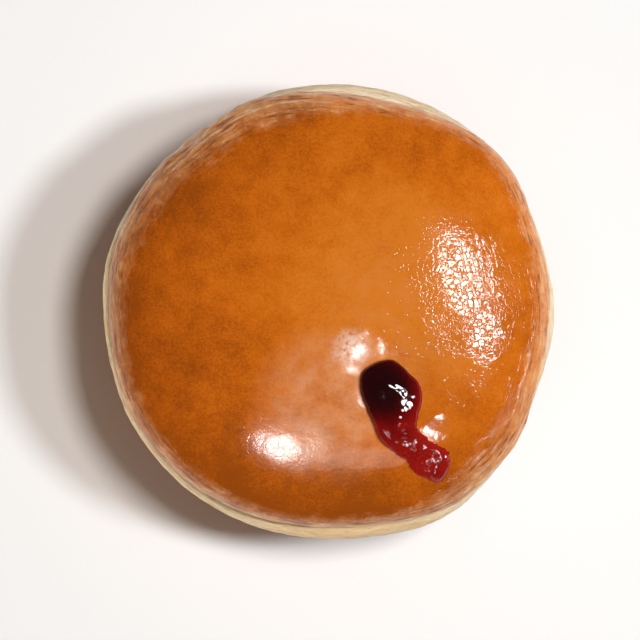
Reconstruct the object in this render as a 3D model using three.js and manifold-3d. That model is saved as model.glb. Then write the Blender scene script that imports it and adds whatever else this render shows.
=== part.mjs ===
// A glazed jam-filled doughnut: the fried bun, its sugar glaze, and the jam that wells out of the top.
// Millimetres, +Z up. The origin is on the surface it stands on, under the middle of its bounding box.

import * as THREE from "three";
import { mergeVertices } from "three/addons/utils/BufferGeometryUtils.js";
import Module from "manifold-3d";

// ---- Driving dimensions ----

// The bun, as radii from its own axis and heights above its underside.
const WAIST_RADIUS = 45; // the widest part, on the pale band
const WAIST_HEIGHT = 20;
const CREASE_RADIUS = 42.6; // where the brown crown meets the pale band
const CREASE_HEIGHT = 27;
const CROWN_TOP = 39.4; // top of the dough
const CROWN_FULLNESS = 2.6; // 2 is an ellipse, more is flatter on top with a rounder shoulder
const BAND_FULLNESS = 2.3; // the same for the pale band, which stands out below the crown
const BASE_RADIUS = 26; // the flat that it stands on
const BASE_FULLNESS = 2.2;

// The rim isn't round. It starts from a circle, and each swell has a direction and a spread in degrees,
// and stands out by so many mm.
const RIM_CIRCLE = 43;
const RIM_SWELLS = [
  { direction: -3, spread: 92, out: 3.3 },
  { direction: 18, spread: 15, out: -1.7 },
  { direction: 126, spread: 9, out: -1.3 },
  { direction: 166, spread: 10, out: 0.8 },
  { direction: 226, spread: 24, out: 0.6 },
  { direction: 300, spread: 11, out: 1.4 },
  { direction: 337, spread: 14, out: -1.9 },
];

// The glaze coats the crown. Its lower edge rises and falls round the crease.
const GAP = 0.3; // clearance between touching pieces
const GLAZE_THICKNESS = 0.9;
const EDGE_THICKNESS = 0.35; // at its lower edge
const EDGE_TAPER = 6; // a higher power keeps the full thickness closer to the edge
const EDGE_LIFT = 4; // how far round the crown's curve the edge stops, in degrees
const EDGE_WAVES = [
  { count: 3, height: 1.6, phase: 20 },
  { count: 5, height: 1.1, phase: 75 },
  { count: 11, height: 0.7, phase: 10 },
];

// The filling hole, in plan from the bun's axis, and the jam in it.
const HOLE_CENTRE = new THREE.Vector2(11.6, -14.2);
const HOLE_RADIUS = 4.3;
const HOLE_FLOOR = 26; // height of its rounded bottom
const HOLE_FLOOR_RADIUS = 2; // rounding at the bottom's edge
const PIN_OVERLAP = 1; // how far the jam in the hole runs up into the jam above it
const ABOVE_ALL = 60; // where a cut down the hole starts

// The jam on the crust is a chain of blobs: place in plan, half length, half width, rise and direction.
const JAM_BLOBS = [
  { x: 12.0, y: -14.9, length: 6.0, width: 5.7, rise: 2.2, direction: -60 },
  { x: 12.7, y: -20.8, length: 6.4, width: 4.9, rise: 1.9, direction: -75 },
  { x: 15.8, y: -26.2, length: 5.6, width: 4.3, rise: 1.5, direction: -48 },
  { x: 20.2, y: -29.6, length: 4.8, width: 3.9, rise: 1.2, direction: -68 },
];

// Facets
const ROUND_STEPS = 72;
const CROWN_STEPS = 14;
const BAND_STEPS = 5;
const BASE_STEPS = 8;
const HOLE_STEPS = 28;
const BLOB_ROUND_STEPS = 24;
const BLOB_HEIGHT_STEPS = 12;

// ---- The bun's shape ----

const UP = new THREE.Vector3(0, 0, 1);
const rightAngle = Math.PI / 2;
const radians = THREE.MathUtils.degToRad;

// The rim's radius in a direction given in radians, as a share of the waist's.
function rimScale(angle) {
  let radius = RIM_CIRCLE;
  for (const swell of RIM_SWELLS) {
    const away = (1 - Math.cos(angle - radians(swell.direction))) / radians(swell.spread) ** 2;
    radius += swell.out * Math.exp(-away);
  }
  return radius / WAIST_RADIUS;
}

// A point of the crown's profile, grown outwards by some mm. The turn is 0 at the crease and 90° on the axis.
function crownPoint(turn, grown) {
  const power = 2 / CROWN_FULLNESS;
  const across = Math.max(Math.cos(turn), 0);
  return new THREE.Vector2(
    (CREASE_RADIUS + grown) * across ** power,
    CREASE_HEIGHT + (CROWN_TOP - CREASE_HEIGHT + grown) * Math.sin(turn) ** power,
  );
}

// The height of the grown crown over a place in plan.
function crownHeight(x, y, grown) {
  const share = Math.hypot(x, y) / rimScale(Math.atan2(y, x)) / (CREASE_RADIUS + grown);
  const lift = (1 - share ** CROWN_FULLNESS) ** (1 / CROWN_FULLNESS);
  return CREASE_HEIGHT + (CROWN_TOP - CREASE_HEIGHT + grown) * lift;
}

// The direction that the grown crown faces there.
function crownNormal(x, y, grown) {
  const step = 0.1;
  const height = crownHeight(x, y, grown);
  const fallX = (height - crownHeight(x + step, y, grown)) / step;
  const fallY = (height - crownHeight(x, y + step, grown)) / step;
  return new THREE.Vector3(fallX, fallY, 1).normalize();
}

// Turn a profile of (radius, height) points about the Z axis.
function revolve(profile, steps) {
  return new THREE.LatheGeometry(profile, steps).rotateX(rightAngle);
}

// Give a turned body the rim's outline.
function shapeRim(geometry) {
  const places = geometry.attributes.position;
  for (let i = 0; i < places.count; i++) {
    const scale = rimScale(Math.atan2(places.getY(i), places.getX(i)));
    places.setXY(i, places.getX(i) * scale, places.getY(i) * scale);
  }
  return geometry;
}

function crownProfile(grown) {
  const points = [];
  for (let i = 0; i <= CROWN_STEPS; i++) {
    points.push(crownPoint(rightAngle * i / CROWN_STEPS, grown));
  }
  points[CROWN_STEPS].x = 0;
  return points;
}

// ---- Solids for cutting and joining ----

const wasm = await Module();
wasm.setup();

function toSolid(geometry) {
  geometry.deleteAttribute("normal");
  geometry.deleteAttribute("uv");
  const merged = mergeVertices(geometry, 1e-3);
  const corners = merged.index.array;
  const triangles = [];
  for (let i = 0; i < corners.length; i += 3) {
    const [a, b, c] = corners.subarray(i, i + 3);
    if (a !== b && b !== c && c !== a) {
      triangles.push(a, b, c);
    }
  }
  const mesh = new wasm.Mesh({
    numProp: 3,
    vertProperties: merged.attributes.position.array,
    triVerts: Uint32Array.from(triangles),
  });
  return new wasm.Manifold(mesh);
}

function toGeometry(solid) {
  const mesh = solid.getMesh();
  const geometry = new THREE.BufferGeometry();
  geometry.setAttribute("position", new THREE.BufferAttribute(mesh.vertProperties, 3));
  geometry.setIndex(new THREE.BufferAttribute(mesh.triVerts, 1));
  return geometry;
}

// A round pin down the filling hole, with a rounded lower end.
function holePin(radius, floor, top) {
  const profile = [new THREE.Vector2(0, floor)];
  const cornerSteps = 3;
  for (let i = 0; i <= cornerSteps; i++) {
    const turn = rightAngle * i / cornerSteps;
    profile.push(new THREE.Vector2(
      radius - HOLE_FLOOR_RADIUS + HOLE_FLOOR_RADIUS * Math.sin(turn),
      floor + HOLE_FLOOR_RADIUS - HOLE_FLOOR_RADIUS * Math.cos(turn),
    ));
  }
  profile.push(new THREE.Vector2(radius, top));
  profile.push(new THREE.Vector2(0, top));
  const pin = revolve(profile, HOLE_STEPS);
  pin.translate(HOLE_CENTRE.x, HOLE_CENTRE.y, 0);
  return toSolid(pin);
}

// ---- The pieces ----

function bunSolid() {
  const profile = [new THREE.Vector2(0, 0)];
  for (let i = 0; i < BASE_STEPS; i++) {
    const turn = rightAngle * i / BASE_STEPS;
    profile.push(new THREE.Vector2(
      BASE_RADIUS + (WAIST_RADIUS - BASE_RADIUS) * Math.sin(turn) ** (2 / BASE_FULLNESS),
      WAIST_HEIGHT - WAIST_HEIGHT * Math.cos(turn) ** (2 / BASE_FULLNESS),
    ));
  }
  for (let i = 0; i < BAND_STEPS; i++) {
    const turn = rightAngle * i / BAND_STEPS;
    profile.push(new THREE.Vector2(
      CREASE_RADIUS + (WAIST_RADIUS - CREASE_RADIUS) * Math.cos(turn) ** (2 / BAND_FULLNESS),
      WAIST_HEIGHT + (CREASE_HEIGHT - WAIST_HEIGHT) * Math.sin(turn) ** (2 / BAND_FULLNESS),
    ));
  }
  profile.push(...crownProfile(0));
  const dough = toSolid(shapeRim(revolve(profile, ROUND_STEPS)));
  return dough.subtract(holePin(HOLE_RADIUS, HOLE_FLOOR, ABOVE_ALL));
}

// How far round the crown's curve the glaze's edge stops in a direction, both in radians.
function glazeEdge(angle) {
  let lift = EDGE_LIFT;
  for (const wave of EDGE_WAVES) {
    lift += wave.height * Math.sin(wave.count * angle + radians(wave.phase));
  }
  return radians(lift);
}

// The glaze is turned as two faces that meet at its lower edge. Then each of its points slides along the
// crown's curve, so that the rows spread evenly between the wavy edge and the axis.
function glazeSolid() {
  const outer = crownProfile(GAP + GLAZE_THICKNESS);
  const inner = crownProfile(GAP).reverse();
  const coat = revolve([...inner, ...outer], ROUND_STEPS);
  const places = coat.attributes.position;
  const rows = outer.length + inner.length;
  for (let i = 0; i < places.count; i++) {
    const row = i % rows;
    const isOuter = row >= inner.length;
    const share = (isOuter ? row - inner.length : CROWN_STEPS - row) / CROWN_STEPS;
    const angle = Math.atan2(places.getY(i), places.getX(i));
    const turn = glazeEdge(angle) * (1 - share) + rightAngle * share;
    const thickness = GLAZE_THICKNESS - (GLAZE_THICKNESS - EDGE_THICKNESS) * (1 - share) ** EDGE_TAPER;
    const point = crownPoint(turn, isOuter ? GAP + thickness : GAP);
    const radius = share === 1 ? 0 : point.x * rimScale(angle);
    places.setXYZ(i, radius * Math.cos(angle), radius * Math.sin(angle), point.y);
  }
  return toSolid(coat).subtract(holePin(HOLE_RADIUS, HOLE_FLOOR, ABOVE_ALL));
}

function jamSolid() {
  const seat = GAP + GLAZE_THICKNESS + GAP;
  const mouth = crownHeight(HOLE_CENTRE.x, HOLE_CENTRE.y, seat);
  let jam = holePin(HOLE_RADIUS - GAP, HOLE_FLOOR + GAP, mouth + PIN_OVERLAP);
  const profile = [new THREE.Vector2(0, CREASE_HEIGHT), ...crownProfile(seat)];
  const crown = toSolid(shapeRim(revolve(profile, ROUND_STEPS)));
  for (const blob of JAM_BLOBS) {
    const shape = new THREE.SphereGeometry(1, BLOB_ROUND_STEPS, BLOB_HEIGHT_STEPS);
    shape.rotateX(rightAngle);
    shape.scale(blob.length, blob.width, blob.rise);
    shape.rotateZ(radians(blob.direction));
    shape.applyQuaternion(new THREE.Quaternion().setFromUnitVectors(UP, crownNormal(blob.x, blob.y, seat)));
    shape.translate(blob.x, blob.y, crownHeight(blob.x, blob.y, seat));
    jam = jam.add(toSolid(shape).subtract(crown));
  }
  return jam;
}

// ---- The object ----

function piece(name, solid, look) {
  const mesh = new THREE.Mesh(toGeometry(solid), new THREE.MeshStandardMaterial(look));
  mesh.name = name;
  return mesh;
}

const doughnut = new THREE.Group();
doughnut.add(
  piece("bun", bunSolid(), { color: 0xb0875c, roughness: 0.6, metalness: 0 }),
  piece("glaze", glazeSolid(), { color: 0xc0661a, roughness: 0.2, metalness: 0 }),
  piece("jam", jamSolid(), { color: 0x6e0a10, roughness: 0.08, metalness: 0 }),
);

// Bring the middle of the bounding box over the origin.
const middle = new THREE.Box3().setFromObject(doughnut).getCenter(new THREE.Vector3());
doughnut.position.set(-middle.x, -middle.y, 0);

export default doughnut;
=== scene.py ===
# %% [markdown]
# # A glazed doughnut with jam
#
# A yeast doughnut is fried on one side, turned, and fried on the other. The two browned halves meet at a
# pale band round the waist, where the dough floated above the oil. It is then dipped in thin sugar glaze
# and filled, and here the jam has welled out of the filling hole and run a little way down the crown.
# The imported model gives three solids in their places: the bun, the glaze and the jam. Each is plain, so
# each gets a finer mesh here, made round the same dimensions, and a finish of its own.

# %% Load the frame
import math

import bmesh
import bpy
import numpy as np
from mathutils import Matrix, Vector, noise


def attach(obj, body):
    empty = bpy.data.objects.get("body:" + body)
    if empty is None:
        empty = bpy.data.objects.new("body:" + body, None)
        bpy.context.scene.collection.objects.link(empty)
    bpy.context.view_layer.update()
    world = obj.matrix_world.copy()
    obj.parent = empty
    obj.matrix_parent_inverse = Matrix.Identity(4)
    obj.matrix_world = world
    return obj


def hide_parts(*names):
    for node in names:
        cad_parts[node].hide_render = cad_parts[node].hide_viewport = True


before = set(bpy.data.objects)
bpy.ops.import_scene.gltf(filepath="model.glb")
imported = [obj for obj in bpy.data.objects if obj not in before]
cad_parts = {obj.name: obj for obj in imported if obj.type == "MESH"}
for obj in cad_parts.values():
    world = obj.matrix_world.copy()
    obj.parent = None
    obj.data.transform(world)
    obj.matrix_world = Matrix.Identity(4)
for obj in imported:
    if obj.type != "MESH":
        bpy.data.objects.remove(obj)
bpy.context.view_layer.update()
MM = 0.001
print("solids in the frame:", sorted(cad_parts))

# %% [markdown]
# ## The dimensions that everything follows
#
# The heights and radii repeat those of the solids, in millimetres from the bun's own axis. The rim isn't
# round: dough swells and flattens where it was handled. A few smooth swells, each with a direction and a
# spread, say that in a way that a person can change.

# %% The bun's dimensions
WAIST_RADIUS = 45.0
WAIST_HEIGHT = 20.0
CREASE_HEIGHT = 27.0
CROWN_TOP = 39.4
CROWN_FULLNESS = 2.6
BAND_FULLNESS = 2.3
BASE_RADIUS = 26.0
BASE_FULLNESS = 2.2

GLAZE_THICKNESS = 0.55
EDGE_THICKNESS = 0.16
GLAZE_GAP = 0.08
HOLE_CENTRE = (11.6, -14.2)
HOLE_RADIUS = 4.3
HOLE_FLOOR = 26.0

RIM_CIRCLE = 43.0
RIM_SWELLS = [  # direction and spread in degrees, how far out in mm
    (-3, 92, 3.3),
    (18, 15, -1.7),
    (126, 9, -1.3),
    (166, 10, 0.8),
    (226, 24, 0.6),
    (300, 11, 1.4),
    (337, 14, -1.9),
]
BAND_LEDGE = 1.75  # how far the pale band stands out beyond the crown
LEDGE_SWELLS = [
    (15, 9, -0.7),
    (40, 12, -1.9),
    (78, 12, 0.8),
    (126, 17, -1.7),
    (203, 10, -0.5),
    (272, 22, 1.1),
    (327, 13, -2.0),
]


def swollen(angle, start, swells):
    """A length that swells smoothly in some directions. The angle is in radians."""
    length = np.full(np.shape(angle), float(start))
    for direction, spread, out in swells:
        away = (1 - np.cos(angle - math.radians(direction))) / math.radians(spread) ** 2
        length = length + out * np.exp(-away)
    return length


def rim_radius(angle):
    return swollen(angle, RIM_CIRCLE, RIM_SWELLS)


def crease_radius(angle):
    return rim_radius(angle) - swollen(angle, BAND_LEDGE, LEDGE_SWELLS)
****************
■ What is needed:
From the very first line of the data through the line with "---- Driving dimensions" in it, please reproduce each line exactly and output nothing more.

■ Solved problem:
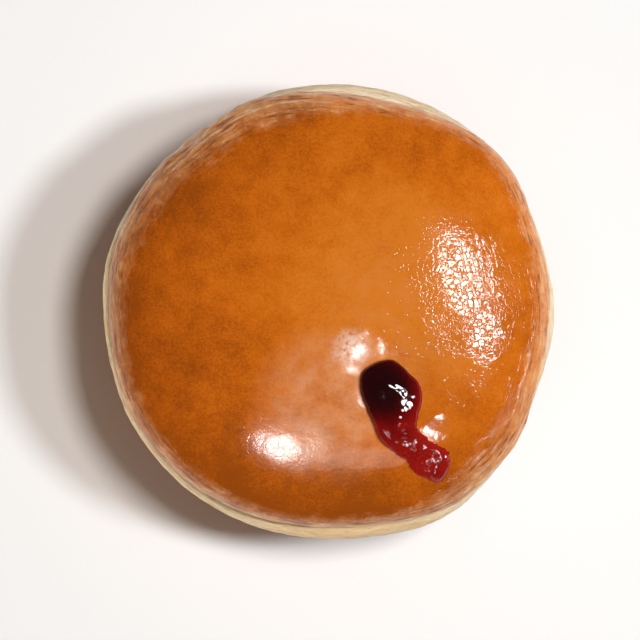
Reconstruct the object in this render as a 3D model using three.js and manifold-3d. That model is saved as model.glb. Then write the Blender scene script that imports it and adds whatever else this render shows.
=== part.mjs ===
// A glazed jam-filled doughnut: the fried bun, its sugar glaze, and the jam that wells out of the top.
// Millimetres, +Z up. The origin is on the surface it stands on, under the middle of its bounding box.

import * as THREE from "three";
import { mergeVertices } from "three/addons/utils/BufferGeometryUtils.js";
import Module from "manifold-3d";

// ---- Driving dimensions ----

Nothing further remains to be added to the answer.